> What to do: The data below is to be returned in full and exactly.

> Provided data:
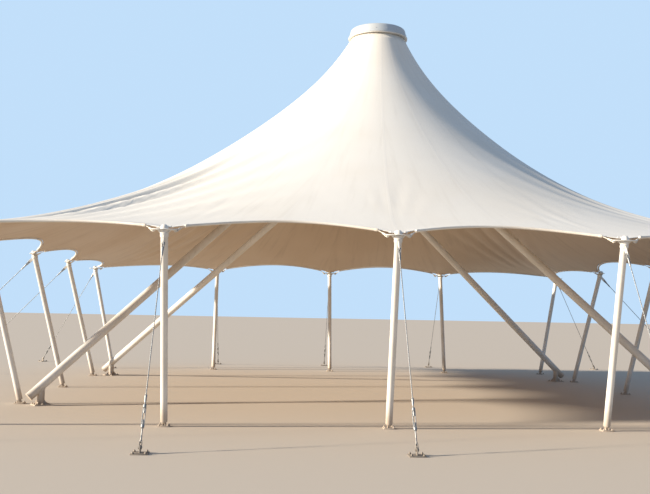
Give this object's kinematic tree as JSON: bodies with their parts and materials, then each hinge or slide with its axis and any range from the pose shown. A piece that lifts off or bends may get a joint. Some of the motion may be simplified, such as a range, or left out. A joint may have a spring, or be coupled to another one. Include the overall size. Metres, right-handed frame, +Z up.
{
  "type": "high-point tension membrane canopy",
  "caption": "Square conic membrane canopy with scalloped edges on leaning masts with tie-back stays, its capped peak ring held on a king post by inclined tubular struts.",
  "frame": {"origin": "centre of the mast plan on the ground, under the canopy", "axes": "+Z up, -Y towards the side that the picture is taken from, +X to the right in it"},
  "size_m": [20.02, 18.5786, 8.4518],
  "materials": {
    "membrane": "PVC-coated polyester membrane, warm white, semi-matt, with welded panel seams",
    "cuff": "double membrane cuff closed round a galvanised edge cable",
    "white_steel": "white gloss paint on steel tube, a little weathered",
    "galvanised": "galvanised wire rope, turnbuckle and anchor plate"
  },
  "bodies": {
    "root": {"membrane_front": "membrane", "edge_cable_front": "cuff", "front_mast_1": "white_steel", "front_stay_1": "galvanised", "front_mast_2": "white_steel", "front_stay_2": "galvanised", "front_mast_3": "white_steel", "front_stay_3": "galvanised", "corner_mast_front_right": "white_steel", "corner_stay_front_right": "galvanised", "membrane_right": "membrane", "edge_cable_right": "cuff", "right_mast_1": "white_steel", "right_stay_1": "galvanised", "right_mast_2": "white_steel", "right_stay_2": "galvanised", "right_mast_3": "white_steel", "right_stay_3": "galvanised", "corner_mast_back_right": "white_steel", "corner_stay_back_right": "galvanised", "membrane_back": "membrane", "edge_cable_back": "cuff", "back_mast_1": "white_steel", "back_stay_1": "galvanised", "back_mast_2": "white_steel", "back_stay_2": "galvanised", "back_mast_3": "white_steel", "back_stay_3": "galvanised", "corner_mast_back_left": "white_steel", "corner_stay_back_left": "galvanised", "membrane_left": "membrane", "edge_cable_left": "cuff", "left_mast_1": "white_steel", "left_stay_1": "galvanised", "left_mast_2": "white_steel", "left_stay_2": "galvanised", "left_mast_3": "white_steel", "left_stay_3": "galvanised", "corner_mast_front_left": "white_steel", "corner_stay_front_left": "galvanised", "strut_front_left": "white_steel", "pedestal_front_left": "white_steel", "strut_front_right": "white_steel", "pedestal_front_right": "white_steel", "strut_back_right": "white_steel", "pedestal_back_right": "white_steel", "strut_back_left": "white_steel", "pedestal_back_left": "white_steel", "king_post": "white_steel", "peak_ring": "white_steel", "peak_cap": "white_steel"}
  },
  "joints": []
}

> Task answer:
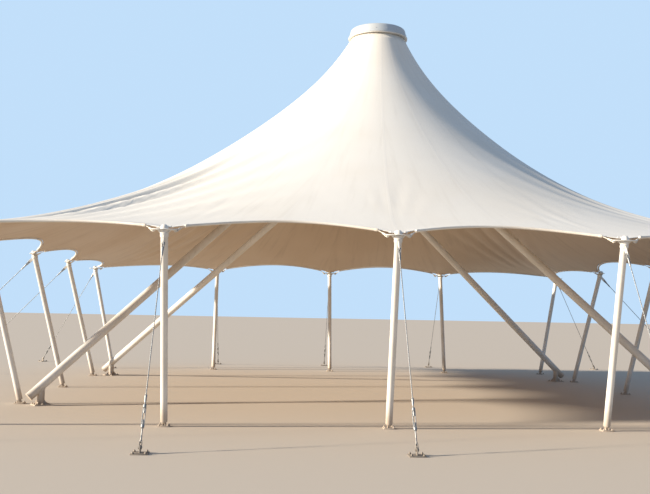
Give this object's kinematic tree as JSON: bodies with their parts and materials, then each hinge or slide with its axis and any range from the pose shown. A piece that lifts off or bends may get a joint. Some of the motion may be simplified, such as a range, or left out. A joint may have a spring, or be coupled to another one. Include the overall size. Metres, right-handed frame, +Z up.
{
  "type": "high-point tension membrane canopy",
  "caption": "Square conic membrane canopy with scalloped edges on leaning masts with tie-back stays, its capped peak ring held on a king post by inclined tubular struts.",
  "frame": {"origin": "centre of the mast plan on the ground, under the canopy", "axes": "+Z up, -Y towards the side that the picture is taken from, +X to the right in it"},
  "size_m": [20.02, 18.5786, 8.4518],
  "materials": {
    "membrane": "PVC-coated polyester membrane, warm white, semi-matt, with welded panel seams",
    "cuff": "double membrane cuff closed round a galvanised edge cable",
    "white_steel": "white gloss paint on steel tube, a little weathered",
    "galvanised": "galvanised wire rope, turnbuckle and anchor plate"
  },
  "bodies": {
    "root": {"membrane_front": "membrane", "edge_cable_front": "cuff", "front_mast_1": "white_steel", "front_stay_1": "galvanised", "front_mast_2": "white_steel", "front_stay_2": "galvanised", "front_mast_3": "white_steel", "front_stay_3": "galvanised", "corner_mast_front_right": "white_steel", "corner_stay_front_right": "galvanised", "membrane_right": "membrane", "edge_cable_right": "cuff", "right_mast_1": "white_steel", "right_stay_1": "galvanised", "right_mast_2": "white_steel", "right_stay_2": "galvanised", "right_mast_3": "white_steel", "right_stay_3": "galvanised", "corner_mast_back_right": "white_steel", "corner_stay_back_right": "galvanised", "membrane_back": "membrane", "edge_cable_back": "cuff", "back_mast_1": "white_steel", "back_stay_1": "galvanised", "back_mast_2": "white_steel", "back_stay_2": "galvanised", "back_mast_3": "white_steel", "back_stay_3": "galvanised", "corner_mast_back_left": "white_steel", "corner_stay_back_left": "galvanised", "membrane_left": "membrane", "edge_cable_left": "cuff", "left_mast_1": "white_steel", "left_stay_1": "galvanised", "left_mast_2": "white_steel", "left_stay_2": "galvanised", "left_mast_3": "white_steel", "left_stay_3": "galvanised", "corner_mast_front_left": "white_steel", "corner_stay_front_left": "galvanised", "strut_front_left": "white_steel", "pedestal_front_left": "white_steel", "strut_front_right": "white_steel", "pedestal_front_right": "white_steel", "strut_back_right": "white_steel", "pedestal_back_right": "white_steel", "strut_back_left": "white_steel", "pedestal_back_left": "white_steel", "king_post": "white_steel", "peak_ring": "white_steel", "peak_cap": "white_steel"}
  },
  "joints": []
}